Songer won't find sympathy at Little Dipper cafe on Market Street, where co-owners Sandy Wilkinson and Shellie Crowder have parked a petition. It asks city council "to ban all mobile food carts/street vendors as unfair competition to brick-and-mortar businesses downtown."

The Little Dipper owners said limiting pushcart vendors to downtown spots outside the city market area would not help.

"Once they've eaten, they've eaten, and they're not going to come down here or go someplace else," Wilkinson said.

"We have 60 restaurants in downtown Roanoke," Wilkinson said. "If we had lines of people going out the doors, waiting to be served, or standing room-only restaurants having trouble finding times to make reservations, then these food cart vendors could take up the slack."

Wilkinson and Crowder said they have no objections to pushcart vendors operating along greenways, at soccer fields and in other public spaces. Just not downtown.

Cathy Procopio operates Cantos Booksellers, less than a block from Market Square.

"My biggest problem is that I love food, and I say the more food, the better," Procopio said Friday. "The more food, the more people," and more people means more potential business for Cantos, she said.

Although Procopio said she understands the concerns of neighboring restaurants, the market area seems to her like an ideal spot for mobile eateries.

"I have to admit, if you are going to have street food, you're going to have it in the heart of the city. This is the heart of the city," Procopio said. "I wonder if there is some way of negotiating some middle ground."
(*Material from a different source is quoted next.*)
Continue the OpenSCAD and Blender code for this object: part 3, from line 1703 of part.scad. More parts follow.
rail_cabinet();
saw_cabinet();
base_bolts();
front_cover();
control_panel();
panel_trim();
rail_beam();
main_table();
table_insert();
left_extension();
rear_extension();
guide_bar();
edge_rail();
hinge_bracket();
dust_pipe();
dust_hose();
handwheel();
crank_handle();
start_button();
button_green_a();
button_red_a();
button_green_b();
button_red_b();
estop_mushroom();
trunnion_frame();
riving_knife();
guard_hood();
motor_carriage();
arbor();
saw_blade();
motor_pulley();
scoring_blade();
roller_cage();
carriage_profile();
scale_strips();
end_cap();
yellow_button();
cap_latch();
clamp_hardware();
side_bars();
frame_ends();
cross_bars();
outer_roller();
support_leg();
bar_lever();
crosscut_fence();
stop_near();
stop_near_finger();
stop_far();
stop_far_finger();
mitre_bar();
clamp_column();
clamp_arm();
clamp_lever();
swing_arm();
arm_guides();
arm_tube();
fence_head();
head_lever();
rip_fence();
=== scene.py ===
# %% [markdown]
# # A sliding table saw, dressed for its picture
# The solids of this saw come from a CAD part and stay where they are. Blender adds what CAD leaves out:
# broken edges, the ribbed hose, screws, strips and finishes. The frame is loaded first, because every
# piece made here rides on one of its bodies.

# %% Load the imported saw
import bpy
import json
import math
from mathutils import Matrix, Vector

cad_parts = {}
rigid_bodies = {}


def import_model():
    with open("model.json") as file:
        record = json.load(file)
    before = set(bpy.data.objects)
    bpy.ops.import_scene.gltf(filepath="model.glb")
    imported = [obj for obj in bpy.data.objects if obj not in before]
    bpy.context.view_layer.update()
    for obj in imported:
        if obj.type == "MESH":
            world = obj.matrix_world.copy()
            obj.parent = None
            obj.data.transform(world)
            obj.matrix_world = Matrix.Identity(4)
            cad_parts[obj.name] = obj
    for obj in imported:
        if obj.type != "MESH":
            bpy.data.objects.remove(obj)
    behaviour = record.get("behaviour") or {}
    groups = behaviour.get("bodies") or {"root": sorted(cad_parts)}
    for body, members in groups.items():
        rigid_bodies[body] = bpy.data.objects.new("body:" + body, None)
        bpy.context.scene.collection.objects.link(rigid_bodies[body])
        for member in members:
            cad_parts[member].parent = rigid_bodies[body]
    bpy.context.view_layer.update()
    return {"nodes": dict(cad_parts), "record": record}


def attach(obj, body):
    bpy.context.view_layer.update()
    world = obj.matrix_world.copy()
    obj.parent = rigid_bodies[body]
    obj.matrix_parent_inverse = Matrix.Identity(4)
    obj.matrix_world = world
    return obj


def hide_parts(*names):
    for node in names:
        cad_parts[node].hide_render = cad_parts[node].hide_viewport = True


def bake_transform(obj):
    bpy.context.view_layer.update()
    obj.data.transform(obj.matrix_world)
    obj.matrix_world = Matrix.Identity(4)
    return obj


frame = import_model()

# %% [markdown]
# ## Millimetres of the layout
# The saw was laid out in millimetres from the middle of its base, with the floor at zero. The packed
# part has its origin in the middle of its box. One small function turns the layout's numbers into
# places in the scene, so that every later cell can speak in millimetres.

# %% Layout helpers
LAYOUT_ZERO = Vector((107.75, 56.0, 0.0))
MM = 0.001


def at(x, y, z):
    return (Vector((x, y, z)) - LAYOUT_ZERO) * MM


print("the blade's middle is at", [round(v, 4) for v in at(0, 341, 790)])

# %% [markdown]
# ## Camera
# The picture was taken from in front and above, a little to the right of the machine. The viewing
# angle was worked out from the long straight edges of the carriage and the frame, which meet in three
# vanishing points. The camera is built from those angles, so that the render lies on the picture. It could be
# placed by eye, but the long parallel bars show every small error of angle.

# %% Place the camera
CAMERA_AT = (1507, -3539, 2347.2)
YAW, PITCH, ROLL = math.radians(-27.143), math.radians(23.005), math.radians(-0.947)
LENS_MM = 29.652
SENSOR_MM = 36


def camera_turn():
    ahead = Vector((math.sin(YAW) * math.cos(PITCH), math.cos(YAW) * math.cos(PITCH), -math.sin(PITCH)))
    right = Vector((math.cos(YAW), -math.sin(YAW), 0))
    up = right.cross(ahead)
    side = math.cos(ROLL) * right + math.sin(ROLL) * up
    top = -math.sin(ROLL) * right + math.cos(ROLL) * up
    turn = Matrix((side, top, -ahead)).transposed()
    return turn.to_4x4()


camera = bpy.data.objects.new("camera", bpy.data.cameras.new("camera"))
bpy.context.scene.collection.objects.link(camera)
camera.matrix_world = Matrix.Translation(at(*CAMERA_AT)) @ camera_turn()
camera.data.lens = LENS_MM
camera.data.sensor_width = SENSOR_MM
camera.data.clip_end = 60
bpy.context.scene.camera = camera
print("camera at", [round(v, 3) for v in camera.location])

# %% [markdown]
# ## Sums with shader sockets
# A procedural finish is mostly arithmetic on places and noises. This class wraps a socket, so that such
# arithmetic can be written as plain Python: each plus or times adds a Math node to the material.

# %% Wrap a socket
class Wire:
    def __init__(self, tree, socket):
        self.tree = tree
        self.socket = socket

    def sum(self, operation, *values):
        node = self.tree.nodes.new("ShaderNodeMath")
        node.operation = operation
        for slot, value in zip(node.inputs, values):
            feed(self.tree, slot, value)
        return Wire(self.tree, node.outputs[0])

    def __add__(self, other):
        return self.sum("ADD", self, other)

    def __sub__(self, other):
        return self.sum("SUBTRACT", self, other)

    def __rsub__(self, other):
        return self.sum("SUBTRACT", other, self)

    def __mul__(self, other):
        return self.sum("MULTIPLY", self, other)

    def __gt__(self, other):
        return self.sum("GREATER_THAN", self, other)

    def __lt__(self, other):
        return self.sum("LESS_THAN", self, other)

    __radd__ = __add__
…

Negotiating middle ground doesn't come easy in downtown's heart.

Controversy brews still about construction planned at Center in the Square and major renovations proposed for the Roanoke City Market Building.

The Center in the Square work will displace farmers and crafts people who occupy outdoor stalls. The city market renovations will displace retailers and the building's long-suffering food court restaurateurs.
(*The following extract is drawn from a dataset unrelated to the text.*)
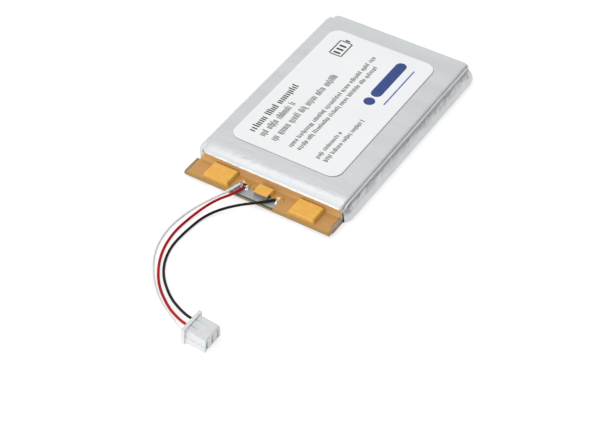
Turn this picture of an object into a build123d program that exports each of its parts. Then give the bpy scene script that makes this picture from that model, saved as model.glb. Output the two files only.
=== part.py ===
"""Single-cell lithium polymer pouch battery with its protection board and a three-wire lead.

Millimetres, +Z up. The cell lies flat on z = 0 with the origin under the middle of the cell.
-Y is the end with the protection board and the lead, +Y the folded end of the pouch.
"""
from build123d import *
from math import cos, pi, radians, sin, tan
import os

os.makedirs("parts", exist_ok=True)

# ---- driving dimensions -------------------------------------------------------------------
half_length = 42.0             # cell and board together, along Y
cup_width = 48.4               # drawn cup, without the folded side seals
cup_front = -34.6              # front wall of the cup; the board lies in front of it
pouch_top = 5.7                # top face of the cup above the table
laminate = 0.15                # aluminium laminate film
cup_top_round = 1.5            # soft edge around the top of the cup
cup_corner_round = 1.75        # upright corners of the cup

seal_outer = 26.4              # half width over the folded side seals
seal_height = 4.9
seal_roll = 0.6                # half the distance between the two legs of a folded seal
seal_foot_round = 1.0
seal_top_round = 0.588
seal_inner_end = 1.5           # where the inner leg ends, above the table
seal_back, seal_front = 40.6, -34.4

terrace_front = -40.9          # flat front seal, under the board

label_size = (37.0, 60.0, 0.1)
label_centre = (-1.9, 4.8)
label_corner = 3.6

plate_count = 17               # electrode plates, anodes outermost
plate_thickness = 0.22
separator_thickness = 0.07
stack_floor = 0.35
stack_front, stack_back = -31.0, 40.9
separator_half_width = 22.9
anode_half_width, anode_margins = 22.6, (0.4, 0.2)         # margins inside the separator,
cathode_half_width, cathode_margins = 22.1, (0.9, 0.7)     # at the front and at the back
stack_tape_width = 12.0
stack_tape_reach = 15.0
stack_tape_thickness = 0.07

tab_offset = 14.5              # tabs and weld plates, left and right of the middle
tab_width = 4.0
tab_thickness = 0.1
tab_floor = 0.2                # underside of a tab in the front seal
tab_front = -41.45             # where a tab turns back under the board
tab_bend = 0.4
tab_root = 1.0                 # how far a tab reaches in under the stack's front
tab_return = 2.0               # where it ends under the board, behind the middle of a weld plate
foil_gap = 0.05                # between the stack and the foil drawn together
foil_lead_in = 0.1             # between the foil and a tab's adhesive film
foil_end_height = 0.15
foil_shoulder = 0.2            # top of the drawn foil below the top of the stack
film_half_width = 3.1          # adhesive film around a tab in the front seal
film_back = -33.9
film_front = -41.1

board_front, board_back = -41.9, -35.0
board_left, board_right = -23.8, 24.2
board_floor, board_top = 1.2, 2.1
board_corner = 0.3

weld_plate_size = (7.8, 5.8, 1.35)
weld_plate_y = -38.1
weld_plate_chamfer = 0.15
mosfet_size = (4.6, 3.5, 1.3)
mosfet_y = -38.05
mosfet_chamfer = 0.12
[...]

The planning department's proposal envisions boundaries around the city market that pushcart vendors could not cross. The mobile sellers could set up on the west side of Jefferson Street, south of Church Avenue, east of Williamson Road and north of Salem Avenue.

Kyle Inman, enjoying the sun warming Market Square, said he favors giving pushcart vendors a try.

"I think it would be great," he said. "It would certainly add ambiance and liveliness down on the street level."

But Inman said he also understands concerns expressed by existing food sellers. A hot dog sold on Jefferson Street is one less sold by the venerable Roanoke Weiner Stand, he said.